Comment on The problem with standalone VR and "spatial computing"
Eggyhead@kbin.social 9 months ago
As someone who's been using apple devices for a long time, this pretty much summarizes one of my biggest concerns with the APV. The other being expensive, proprietary, and software-locked lens inserts. (Basically creating a proprietary tax for people with poor vision who want to be involved with spacial computing, antithetical to Apple's accessibility efforts.)
Ghostalmedia@lemmy.world 9 months ago
I haven’t seen anything about the lenses being software locked. Who has reported that?
That said - they are $100 to $150, which isn’t terrible as far as glasses go. There is are a lot of weird things with the Vision Pro, but as a glasses wearer, that price range actually feels reasonable to me. That’s Warby Parker pricing.
cubism_pitta@lemmy.world 9 months ago
I was hoping for free :( BUT $150 for Zeiss lenses is pretty ok price wise. (especially when we are complaining about $150 onto of a $3500 device)
Ghostalmedia@lemmy.world 9 months ago
I could wear contacts if I wanted to, but glasses look good on me and hide a scar that I have on my nose and eye. I keep thinking that I should probably just do a Drew Carey. Get contacts and put non prescription lenses in my frames.

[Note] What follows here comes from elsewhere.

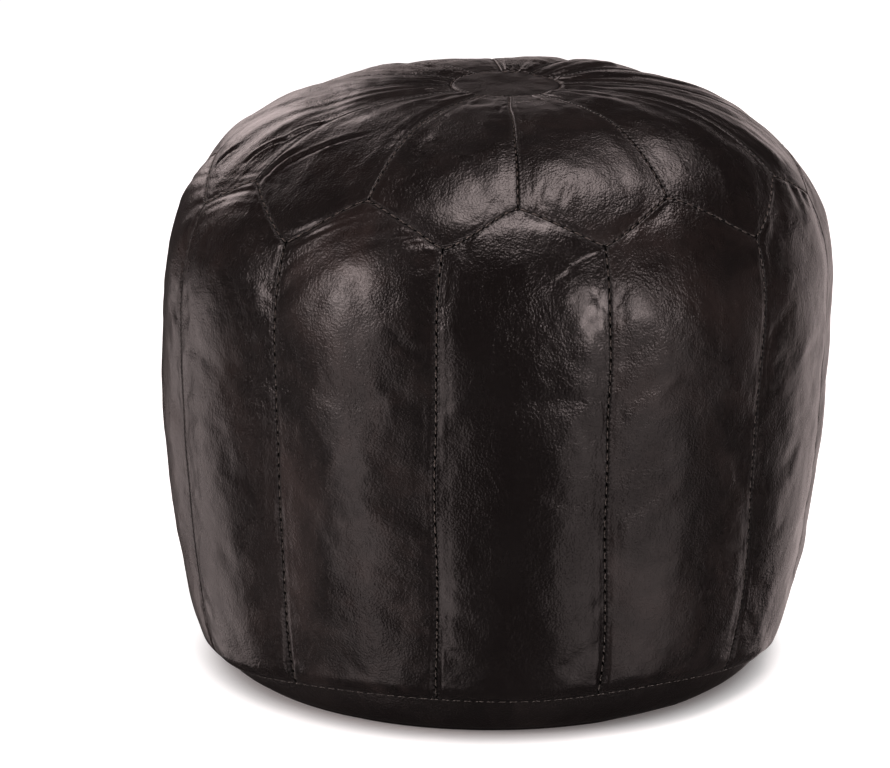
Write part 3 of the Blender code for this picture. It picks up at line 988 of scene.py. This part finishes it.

Glasses can be an inconvenience with vr glasses, ski goggle, helmets, face masks, night driving, etc.
abhibeckert@lemmy.world 9 months ago
Honestly, I think contacts are the best option. The Zeiss lenses move the headset heavier and further away from your face which makes it feel even heavier - more of a lever action on your neck.
ripcord@lemmy.world 9 months ago
Can you do laser correction? If so, that seems even better than the contacts situation.
Eggyhead@kbin.social 9 months ago
There's a calibration process that takes place after a set of Zeiss lenses are inserted and the code scanned. My concern is that this calibration process will not be triggered for any insert not made by Zeiss. It may not be a hard software lock, but it would suck if your AVP just didn't work as well just because you didn't buy from the people Apple wants you to buy from.
Ghostalmedia@lemmy.world 9 months ago
Ahh. That makes sense. I just watched the pairing video about them. I’m curious about how this works.
youtu.be/Xs5a9G6NynQ?si=KgY3Z54Di51aaQ2G
Here’s my guess. The circular QR code contains the prescription, and the lenses contain NFC. When a set of lenses attach, NFC sends tells the device to use the prescription that was paired to the lenses.
Doing that would allow a future OS update to support multiple users accounts with multiple lenses. The Vision Pro would auto-switch to a different calibration when household user’s lenses were dropped in.
If that’s the case, yeah, this might not be super friendly to other lens manufacturers. That said, given the price of lenses and frames I doubt anyone would be willing to sell these things for under $50. And if I’m going to blow 4 grand on a thing, I’ll probably just eat the extra 50-100 bucks. Heck, the cash back from my credit card would cover the lenses for a purchase this big.